[BEGIN Data excerpt]

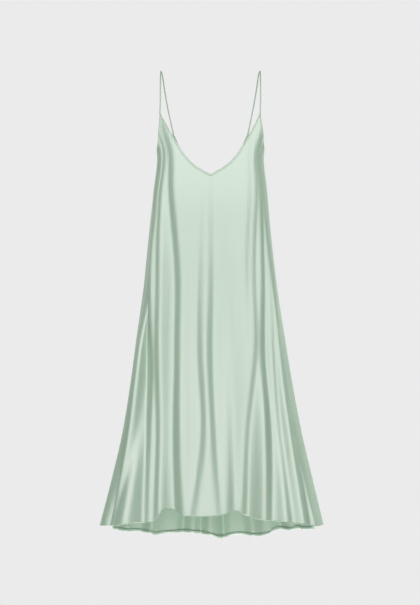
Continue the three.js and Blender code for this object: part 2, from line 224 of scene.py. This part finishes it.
# The folds. Each has its turn and how far it stands out of the body (a minus is a trough) at seven
# levels, from the strap down to the hem, and its half width at the top and at the bottom. Its skew
# makes one of its sides steeper than the other.
FOLD_LEVELS = (-115, -180, -300, -520, -750, -960, -1200)
FOLDS = [
    {"turn": (-39.5, -40, -38, -30, -26.5, -24, -18.5), "out": (-3, -6, -8, -10, -13, -16, -19),
     "width": (20, 30), "skew": -0.4},
    {"turn": (-44.5, -44.5, -45, -41.5, -37, -32.5, -28), "out": (-2, -3, -5, -7, -10, -13, -15),
     "width": (14, 22), "skew": -0.4},
    {"turn": (-62, -60, -56, -51, -41.5, -37, -32), "out": (0, 0, -1, -7, -21, -19, -16),
     "width": (14, 24), "skew": -0.4},
    {"turn": (-66, -66, -64, -60, -56, -51, -48), "out": (0, 0, 0, -3, -6, -16, -28),
     "width": (14, 14), "skew": -0.2},
    {"turn": (-52, -52, -49, -48, -45, -42, -43), "out": (0, 0, 0, 0, -1, -9, -15),
     "width": (20, 24), "skew": -0.2},
    {"turn": (-11, -11, -11, -12, -11, -7.5, -12), "out": (0, 0, -1, -4, -8, -9, -7),
     "width": (30, 34), "skew": -0.5},
    {"turn": (4, 4, 4, 4, 2.5, 4, 6.5), "out": (0, 0, -2, -5, -9, -9, -5),
     "width": (30, 30), "skew": 0.5},
    {"turn": (16, 16, 16, 16, 16, 15, 13), "out": (0, 0, 0, 0, -3, -9, -14),
     "width": (28, 34), "skew": 0.4},
    {"turn": (36, 37, 37, 31.5, 27.5, 24, 22.5), "out": (0, -1, -2, -3, -1, 0, 0),
     "width": (18, 18), "skew": 0.4},
    {"turn": (41, 42, 41.5, 36, 32, 24, 18.5), "out": (-1, -2, -3, -5, -6, -9, -15),
     "width": (10, 26), "skew": 0.4},
    {"turn": (45, 45, 46, 41.5, 36, 34, 29), "out": (-3, -4.5, -6, -8, -12, -17, -16),
     "width": (10, 26), "skew": 0.4},
    {"turn": (54, 54, 52, 47, 41.5, 38.8, 36.5), "out": (0, 0, 0, -2, -10, -11, -13),
     "width": (16, 22), "skew": 0.4},
    {"turn": (66, 66, 62, 56, 48.5, 45.5, 43), "out": (0, 0, 0, 0, -9, -14, -16),
     "width": (16, 22), "skew": 0.4},
    {"turn": (78, 78, 74, 66, 56, 51, 50), "out": (0, 0, 0, 0, -6, -12, -15),
     "width": (14, 20), "skew": 0.4},
    {"turn": (90, 90, 90, 86, 78, 70, 62), "out": (0, 0, -3, -7, -10, -13, -18),
     "width": (14, 20), "skew": 0.2},
    {"turn": (-90, -90, -90, -88, -82, -75, -68), "out": (0, 0, -3, -7, -11, -14, -20),
     "width": (14, 20), "skew": -0.2},
    {"turn": (119, 119, 119, 115, 107, 98, 90), "out": (0, 0, -3, -7, -10, -14, -20),
     "width": (14, 20), "skew": 0.2},
    {"turn": (-119, -119, -117, -113, -107, -101, -95), "out": (0, 0, -3, -7, -11, -15, -22),
     "width": (14, 20), "skew": -0.2},
    {"turn": (128, 128, 128, 125, 119, 113, 106), "out": (0, -1, -6, -9, -13, -16, -22),
     "width": (13, 20), "skew": 0.2},
    {"turn": (-133, -133, -132, -129, -124, -119, -111), "out": (-1, -3, -7, -10, -13, -17, -23),
     "width": (13, 20), "skew": -0.2},
    {"turn": (141, 141, 139, 137, 133, 130, 123), "out": (-8, -8, -10, -11, -14, -17, -23),
     "width": (9, 20), "skew": 0},
    {"turn": (-141, -141, -141, -139, -137, -134, -130), "out": (-8, -8, -10, -10, -12, -16, -22),
     "width": (9, 20), "skew": 0},
    {"turn": (149, 149, 150, 149, 146, 144, 141), "out": (-2, -2, -5, -8, -10, -13, -20),
     "width": (11, 20), "skew": 0.2},
    {"turn": (-154, -154, -154, -154, -152, -150, -147), "out": (0, 0, -4, -6, -9, -12, -20),
     "width": (12, 21), "skew": -0.2},
    {"turn": (163, 163, 164, 164, 162, 160, 158), "out": (0, 0, 0, -5, -8, -11, -19),
     "width": (13, 21), "skew": -0.2},
    {"turn": (172, 172, 172, 172, 173.5, 173.5, 173.5), "out": (0, 0, 0, 1, 3, 7, 16),
     "width": (10, 10), "skew": 0},
    {"turn": (179, 179, 179, 179, 179, 180, 180), "out": (0, 0, -4, -6, -7, -7, -8),
     "width": (11, 16), "skew": 0},
    {"turn": (-174, -174, -174, -175, -175, -175, -175), "out": (0, 0, 0, 1, 3, 7, 15),
     "width": (10, 10), "skew": 0},
    {"turn": (-168, -168, -169, -169, -168, -167, -166), "out": (0, 0, 0, -2, 0, 5, 17),
     "width": (12, 12), "skew": 0},
]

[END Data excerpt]

Problem to solve => Return the listing above word for word.

Written response =>
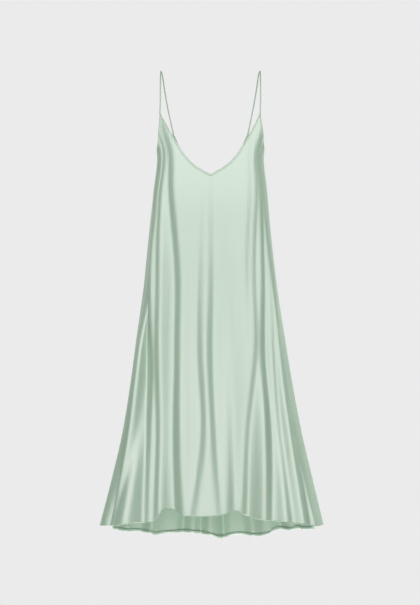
Continue the three.js and Blender code for this object: part 2, from line 224 of scene.py. This part finishes it.
# The folds. Each has its turn and how far it stands out of the body (a minus is a trough) at seven
# levels, from the strap down to the hem, and its half width at the top and at the bottom. Its skew
# makes one of its sides steeper than the other.
FOLD_LEVELS = (-115, -180, -300, -520, -750, -960, -1200)
FOLDS = [
    {"turn": (-39.5, -40, -38, -30, -26.5, -24, -18.5), "out": (-3, -6, -8, -10, -13, -16, -19),
     "width": (20, 30), "skew": -0.4},
    {"turn": (-44.5, -44.5, -45, -41.5, -37, -32.5, -28), "out": (-2, -3, -5, -7, -10, -13, -15),
     "width": (14, 22), "skew": -0.4},
    {"turn": (-62, -60, -56, -51, -41.5, -37, -32), "out": (0, 0, -1, -7, -21, -19, -16),
     "width": (14, 24), "skew": -0.4},
    {"turn": (-66, -66, -64, -60, -56, -51, -48), "out": (0, 0, 0, -3, -6, -16, -28),
     "width": (14, 14), "skew": -0.2},
    {"turn": (-52, -52, -49, -48, -45, -42, -43), "out": (0, 0, 0, 0, -1, -9, -15),
     "width": (20, 24), "skew": -0.2},
    {"turn": (-11, -11, -11, -12, -11, -7.5, -12), "out": (0, 0, -1, -4, -8, -9, -7),
     "width": (30, 34), "skew": -0.5},
    {"turn": (4, 4, 4, 4, 2.5, 4, 6.5), "out": (0, 0, -2, -5, -9, -9, -5),
     "width": (30, 30), "skew": 0.5},
    {"turn": (16, 16, 16, 16, 16, 15, 13), "out": (0, 0, 0, 0, -3, -9, -14),
     "width": (28, 34), "skew": 0.4},
    {"turn": (36, 37, 37, 31.5, 27.5, 24, 22.5), "out": (0, -1, -2, -3, -1, 0, 0),
     "width": (18, 18), "skew": 0.4},
    {"turn": (41, 42, 41.5, 36, 32, 24, 18.5), "out": (-1, -2, -3, -5, -6, -9, -15),
     "width": (10, 26), "skew": 0.4},
    {"turn": (45, 45, 46, 41.5, 36, 34, 29), "out": (-3, -4.5, -6, -8, -12, -17, -16),
     "width": (10, 26), "skew": 0.4},
    {"turn": (54, 54, 52, 47, 41.5, 38.8, 36.5), "out": (0, 0, 0, -2, -10, -11, -13),
     "width": (16, 22), "skew": 0.4},
    {"turn": (66, 66, 62, 56, 48.5, 45.5, 43), "out": (0, 0, 0, 0, -9, -14, -16),
     "width": (16, 22), "skew": 0.4},
    {"turn": (78, 78, 74, 66, 56, 51, 50), "out": (0, 0, 0, 0, -6, -12, -15),
     "width": (14, 20), "skew": 0.4},
    {"turn": (90, 90, 90, 86, 78, 70, 62), "out": (0, 0, -3, -7, -10, -13, -18),
     "width": (14, 20), "skew": 0.2},
    {"turn": (-90, -90, -90, -88, -82, -75, -68), "out": (0, 0, -3, -7, -11, -14, -20),
     "width": (14, 20), "skew": -0.2},
    {"turn": (119, 119, 119, 115, 107, 98, 90), "out": (0, 0, -3, -7, -10, -14, -20),
     "width": (14, 20), "skew": 0.2},
    {"turn": (-119, -119, -117, -113, -107, -101, -95), "out": (0, 0, -3, -7, -11, -15, -22),
     "width": (14, 20), "skew": -0.2},
    {"turn": (128, 128, 128, 125, 119, 113, 106), "out": (0, -1, -6, -9, -13, -16, -22),
     "width": (13, 20), "skew": 0.2},
    {"turn": (-133, -133, -132, -129, -124, -119, -111), "out": (-1, -3, -7, -10, -13, -17, -23),
     "width": (13, 20), "skew": -0.2},
    {"turn": (141, 141, 139, 137, 133, 130, 123), "out": (-8, -8, -10, -11, -14, -17, -23),
     "width": (9, 20), "skew": 0},
    {"turn": (-141, -141, -141, -139, -137, -134, -130), "out": (-8, -8, -10, -10, -12, -16, -22),
     "width": (9, 20), "skew": 0},
    {"turn": (149, 149, 150, 149, 146, 144, 141), "out": (-2, -2, -5, -8, -10, -13, -20),
     "width": (11, 20), "skew": 0.2},
    {"turn": (-154, -154, -154, -154, -152, -150, -147), "out": (0, 0, -4, -6, -9, -12, -20),
     "width": (12, 21), "skew": -0.2},
    {"turn": (163, 163, 164, 164, 162, 160, 158), "out": (0, 0, 0, -5, -8, -11, -19),
     "width": (13, 21), "skew": -0.2},
    {"turn": (172, 172, 172, 172, 173.5, 173.5, 173.5), "out": (0, 0, 0, 1, 3, 7, 16),
     "width": (10, 10), "skew": 0},
    {"turn": (179, 179, 179, 179, 179, 180, 180), "out": (0, 0, -4, -6, -7, -7, -8),
     "width": (11, 16), "skew": 0},
    {"turn": (-174, -174, -174, -175, -175, -175, -175), "out": (0, 0, 0, 1, 3, 7, 15),
     "width": (10, 10), "skew": 0},
    {"turn": (-168, -168, -169, -169, -168, -167, -166), "out": (0, 0, 0, -2, 0, 5, 17),
     "width": (12, 12), "skew": 0},
]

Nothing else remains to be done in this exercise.